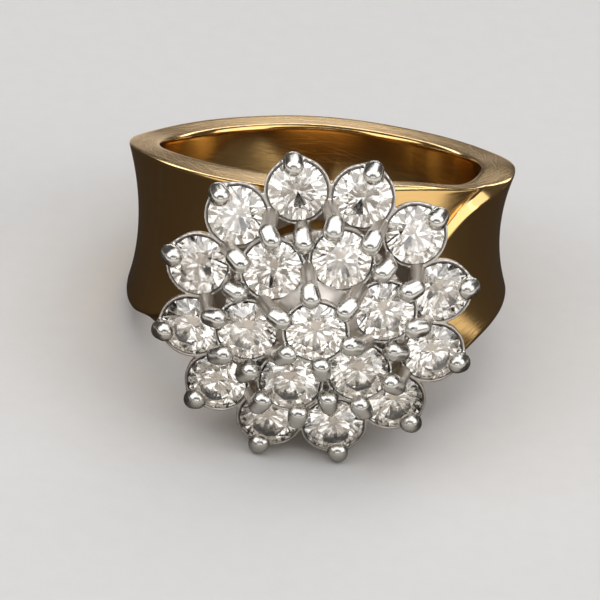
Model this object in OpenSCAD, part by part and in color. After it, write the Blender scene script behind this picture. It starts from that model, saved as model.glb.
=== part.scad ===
// Cluster ring. Nineteen round brilliants stand in a domed, open-worked white metal head,
// on a wide yellow gold band whose two wings pass each other behind the cluster.
// Millimetres, +Z up. The ring lies on its side on a floor at z = 0, as it would by itself:
// on the two lowest claws and on the back of the band. The cluster faces -Y and tips up a little.

/* [Band] */
// Inside diameter of the band
finger_d = 17.3; // [16:0.1:19]
// Width of the band along the finger, behind the cluster
front_width = 11; // [10:0.1:12]
// Thickness of a wing at the rims of the back
wing_wall = 1.9; // [1.7:0.05:2.1]
// Thickness of the inner layer, bare in the channel between the wings
inner_wall = 1.1; // [0.9:0.05:1.3]
// Depth of the hollow between the rims
hollow = 0.6; // [0.3:0.05:0.8]
// Height that a wing's sloping edge loses on its way outwards
ledge_drop = 0.4; // [0.2:0.05:0.6]
// Turn of the band against the cluster, seen from the front
band_turn = 2.7; // [0:0.1:4]

/* [Stones] */
// Diameter of a stone
stone_d = 3.1; // [2.9:0.05:3.2]
// Width of a stone's table
table_d = 1.75; // [1.5:0.05:1.9]
// Height of a stone above its girdle
crown_h = 0.45; // [0.35:0.01:0.55]
// Depth of a stone below its girdle
pavilion_h = 1.33; // [1.2:0.01:1.4]
// Thickness of the girdle
girdle_h = 0.1; // [0.06:0.01:0.14]

/* [Cluster] */
// Room between neighbours in the outer ring of stones
outer_room = 0.3; // [0.28:0.01:0.4]
// Room between neighbours in the inner ring of stones
inner_room = 0.5; // [0.45:0.01:0.7]
// Rise of the outer girdles above the channel of the band
outer_rise = 3.25; // [3:0.05:4]
// Rise of the inner girdles above the outer ones
inner_rise = 1.86; // [1.7:0.02:2.2]
// Rise of the middle girdle above the outer ones
center_rise = 3.51; // [3.3:0.02:4]
// Outward lean of the outer stones
outer_lean = 14; // [8:1:18]
// Outward lean of the inner stones
inner_lean = 7; // [3:1:10]

/* [Head] */
// Diameter of a claw's post
post_d = 0.8; // [0.7:0.05:0.9]
// Diameter of a claw's bead
bead_d = 1; // [0.95:0.05:1.1]
// Wall of a seat around a girdle
seat_wall = 0.15; // [0.12:0.01:0.18]
// Depth of a seat below the girdle
seat_depth = 0.7; // [0.6:0.05:0.8]
// Wall of a seat at its foot, around the open hole
foot_wall = 0.3; // [0.25:0.01:0.35]
// Outside diameter of the collar on the band
collar_d = 9.4; // [9:0.1:10]
// Wall of the collar
collar_wall = 0.7; // [0.5:0.05:0.9]
// Depth that the collar is let into the band
collar_sink = 0.4; // [0.3:0.05:0.5]
// Height of the gallery rail under the outer girdles
rail_drop = 2; // [1.9:0.05:2.2]
// Gap left between a stone and its setting
setting_gap = 0.05; // [0.04:0.01:0.08]
// Gap left between the collar and the band
solder_gap = 0.05; // [0.03:0.01:0.1]

/* [Hidden] */

$fn = 64;
eps = 0.01;

// Band: one row for each section, by angle from the cluster towards the viewer's right.
// Rim heights are shares of half the front width, and rim walls are shares of the wing's wall.
ANGLE = 0;
TOP = 1;
BOTTOM = 2;
TOP_WALL = 3;
BOTTOM_WALL = 4;
BAND_ROWS = [
    // angle, top, bottom, top wall, bottom wall
    [-180, 0.53, -0.55, 1.00, 1.00],
    [-150, 0.53, -0.55, 0.97, 0.97],
    [-120, 0.59, -0.62, 0.93, 0.85],
    [-90, 0.765, -0.76, 0.90, 0.72],
    [-60, 0.93, -0.77, 0.95, 0.85],
    [-30, 1.02, -0.96, 1.22, 1.00],
    [0, 1.04, -1.00, 1.20, 1.20],
    [30, 1.00, -0.96, 1.00, 1.20],
    [60, 0.82, -0.64, 1.00, 1.10],
    [90, 0.75, -0.51, 1.02, 1.03],
    [120, 0.61, -0.53, 1.00, 1.00],
    [150, 0.54, -0.55, 1.00, 1.00]];
ROW_STEP = BAND_ROWS[1][ANGLE] - BAND_ROWS[0][ANGLE];

band_sections = 80;
arc_points = 8;

finger_r = finger_d / 2;
half_front = front_width / 2;
channel_r = finger_r + inner_wall;
liner_r = finger_r - 0.4;

// Channel: each wing's edge runs level from the side, then falls steeply under the cluster.
// Heights are shares of half the front width, and falls are shares of it for one degree.
ledge_turn = 50;
ledge_bend = 5;
ledge_fall = 0.032;
right_ledge = 0.735;
right_climb = 0.0022;
left_ledge = 0.675;
left_climb = 0.0045;
climb_from = 60;
channel_reach = 96;
channel_sections = 36;

// Cluster: heights from the finger's axis, radii from the cluster's axis.
outer_count = 12;
inner_count = 6;
first_turn = 15;
outer_r = (stone_d + outer_room) / 2 / sin(180 / outer_count);
inner_r = (stone_d + inner_room) / 2 / sin(180 / inner_count);
outer_h = channel_r + outer_rise;
inner_h = outer_h + inner_rise;
center_h = outer_h + center_rise;
stone_r = stone_d / 2;
table_r = table_d / 2;
girdle_half = girdle_h / 2;
post_r = post_d / 2;
bead_r = bead_d / 2;
seat_r = stone_r + setting_gap + seat_wall;

// Facets of a stone: tips of the stars above, and of the long halves below.
facet_half = 22.5;
star_r = (table_r + stone_r) / 2;
star_z = girdle_half + crown_h * (stone_r - star_r * cos(facet_half)) / (stone_r - table_r);
lower_r = 0.22 * stone_r;
lower_z = -girdle_half - pavilion_h * (1 - lower_r / stone_r * cos(facet_half));

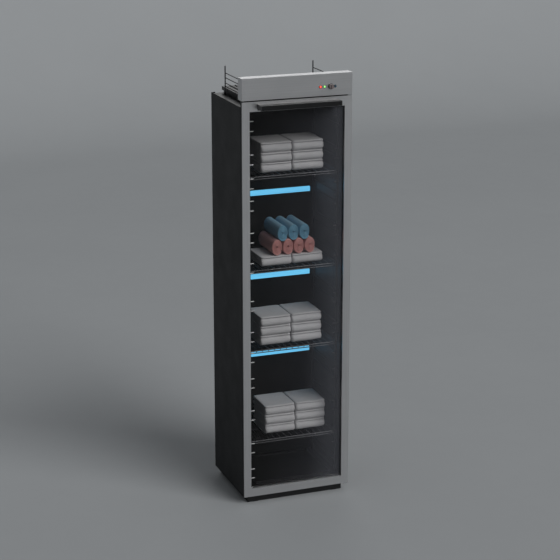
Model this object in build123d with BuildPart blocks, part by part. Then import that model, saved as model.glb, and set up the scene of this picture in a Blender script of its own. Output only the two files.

____

### What this task involves
The records above must be repeated exactly, every one of them.

### Problem solution
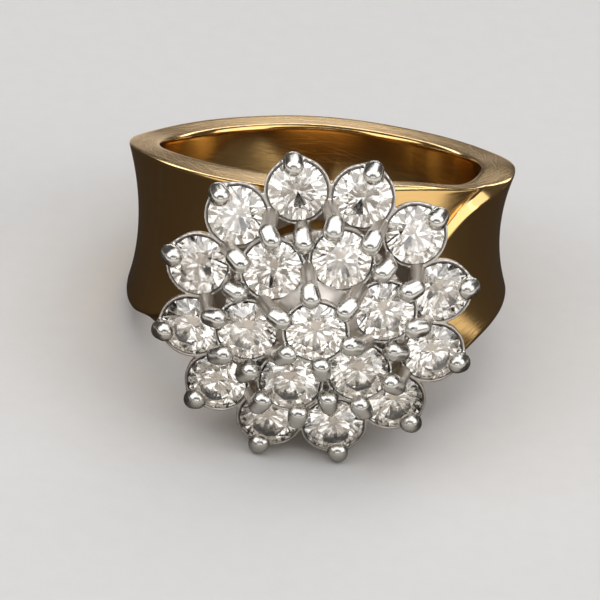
Model this object in OpenSCAD, part by part and in color. After it, write the Blender scene script behind this picture. It starts from that model, saved as model.glb.
=== part.scad ===
// Cluster ring. Nineteen round brilliants stand in a domed, open-worked white metal head,
// on a wide yellow gold band whose two wings pass each other behind the cluster.
// Millimetres, +Z up. The ring lies on its side on a floor at z = 0, as it would by itself:
// on the two lowest claws and on the back of the band. The cluster faces -Y and tips up a little.

/* [Band] */
// Inside diameter of the band
finger_d = 17.3; // [16:0.1:19]
// Width of the band along the finger, behind the cluster
front_width = 11; // [10:0.1:12]
// Thickness of a wing at the rims of the back
wing_wall = 1.9; // [1.7:0.05:2.1]
// Thickness of the inner layer, bare in the channel between the wings
inner_wall = 1.1; // [0.9:0.05:1.3]
// Depth of the hollow between the rims
hollow = 0.6; // [0.3:0.05:0.8]
// Height that a wing's sloping edge loses on its way outwards
ledge_drop = 0.4; // [0.2:0.05:0.6]
// Turn of the band against the cluster, seen from the front
band_turn = 2.7; // [0:0.1:4]

/* [Stones] */
// Diameter of a stone
stone_d = 3.1; // [2.9:0.05:3.2]
// Width of a stone's table
table_d = 1.75; // [1.5:0.05:1.9]
// Height of a stone above its girdle
crown_h = 0.45; // [0.35:0.01:0.55]
// Depth of a stone below its girdle
pavilion_h = 1.33; // [1.2:0.01:1.4]
// Thickness of the girdle
girdle_h = 0.1; // [0.06:0.01:0.14]

/* [Cluster] */
// Room between neighbours in the outer ring of stones
outer_room = 0.3; // [0.28:0.01:0.4]
// Room between neighbours in the inner ring of stones
inner_room = 0.5; // [0.45:0.01:0.7]
// Rise of the outer girdles above the channel of the band
outer_rise = 3.25; // [3:0.05:4]
// Rise of the inner girdles above the outer ones
inner_rise = 1.86; // [1.7:0.02:2.2]
// Rise of the middle girdle above the outer ones
center_rise = 3.51; // [3.3:0.02:4]
// Outward lean of the outer stones
outer_lean = 14; // [8:1:18]
// Outward lean of the inner stones
inner_lean = 7; // [3:1:10]

/* [Head] */
// Diameter of a claw's post
post_d = 0.8; // [0.7:0.05:0.9]
// Diameter of a claw's bead
bead_d = 1; // [0.95:0.05:1.1]
// Wall of a seat around a girdle
seat_wall = 0.15; // [0.12:0.01:0.18]
// Depth of a seat below the girdle
seat_depth = 0.7; // [0.6:0.05:0.8]
// Wall of a seat at its foot, around the open hole
foot_wall = 0.3; // [0.25:0.01:0.35]
// Outside diameter of the collar on the band
collar_d = 9.4; // [9:0.1:10]
// Wall of the collar
collar_wall = 0.7; // [0.5:0.05:0.9]
// Depth that the collar is let into the band
collar_sink = 0.4; // [0.3:0.05:0.5]
// Height of the gallery rail under the outer girdles
rail_drop = 2; // [1.9:0.05:2.2]
// Gap left between a stone and its setting
setting_gap = 0.05; // [0.04:0.01:0.08]
// Gap left between the collar and the band
solder_gap = 0.05; // [0.03:0.01:0.1]

/* [Hidden] */

$fn = 64;
eps = 0.01;

// Band: one row for each section, by angle from the cluster towards the viewer's right.
// Rim heights are shares of half the front width, and rim walls are shares of the wing's wall.
ANGLE = 0;
TOP = 1;
BOTTOM = 2;
TOP_WALL = 3;
BOTTOM_WALL = 4;
BAND_ROWS = [
    // angle, top, bottom, top wall, bottom wall
    [-180, 0.53, -0.55, 1.00, 1.00],
    [-150, 0.53, -0.55, 0.97, 0.97],
    [-120, 0.59, -0.62, 0.93, 0.85],
    [-90, 0.765, -0.76, 0.90, 0.72],
    [-60, 0.93, -0.77, 0.95, 0.85],
    [-30, 1.02, -0.96, 1.22, 1.00],
    [0, 1.04, -1.00, 1.20, 1.20],
    [30, 1.00, -0.96, 1.00, 1.20],
    [60, 0.82, -0.64, 1.00, 1.10],
    [90, 0.75, -0.51, 1.02, 1.03],
    [120, 0.61, -0.53, 1.00, 1.00],
    [150, 0.54, -0.55, 1.00, 1.00]];
ROW_STEP = BAND_ROWS[1][ANGLE] - BAND_ROWS[0][ANGLE];

band_sections = 80;
arc_points = 8;

finger_r = finger_d / 2;
half_front = front_width / 2;
channel_r = finger_r + inner_wall;
liner_r = finger_r - 0.4;

// Channel: each wing's edge runs level from the side, then falls steeply under the cluster.
// Heights are shares of half the front width, and falls are shares of it for one degree.
ledge_turn = 50;
ledge_bend = 5;
ledge_fall = 0.032;
right_ledge = 0.735;
right_climb = 0.0022;
left_ledge = 0.675;
left_climb = 0.0045;
climb_from = 60;
channel_reach = 96;
channel_sections = 36;

// Cluster: heights from the finger's axis, radii from the cluster's axis.
outer_count = 12;
inner_count = 6;
first_turn = 15;
outer_r = (stone_d + outer_room) / 2 / sin(180 / outer_count);
inner_r = (stone_d + inner_room) / 2 / sin(180 / inner_count);
outer_h = channel_r + outer_rise;
inner_h = outer_h + inner_rise;
center_h = outer_h + center_rise;
stone_r = stone_d / 2;
table_r = table_d / 2;
girdle_half = girdle_h / 2;
post_r = post_d / 2;
bead_r = bead_d / 2;
seat_r = stone_r + setting_gap + seat_wall;

// Facets of a stone: tips of the stars above, and of the long halves below.
facet_half = 22.5;
star_r = (table_r + stone_r) / 2;
star_z = girdle_half + crown_h * (stone_r - star_r * cos(facet_half)) / (stone_r - table_r);
lower_r = 0.22 * stone_r;
lower_z = -girdle_half - pavilion_h * (1 - lower_r / stone_r * cos(facet_half));

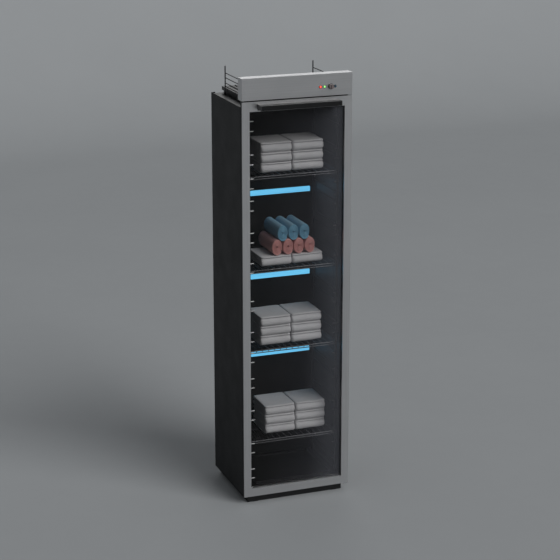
Model this object in build123d with BuildPart blocks, part by part. Then import that model, saved as model.glb, and set up the scene of this picture in a Blender script of its own. Output only the two files.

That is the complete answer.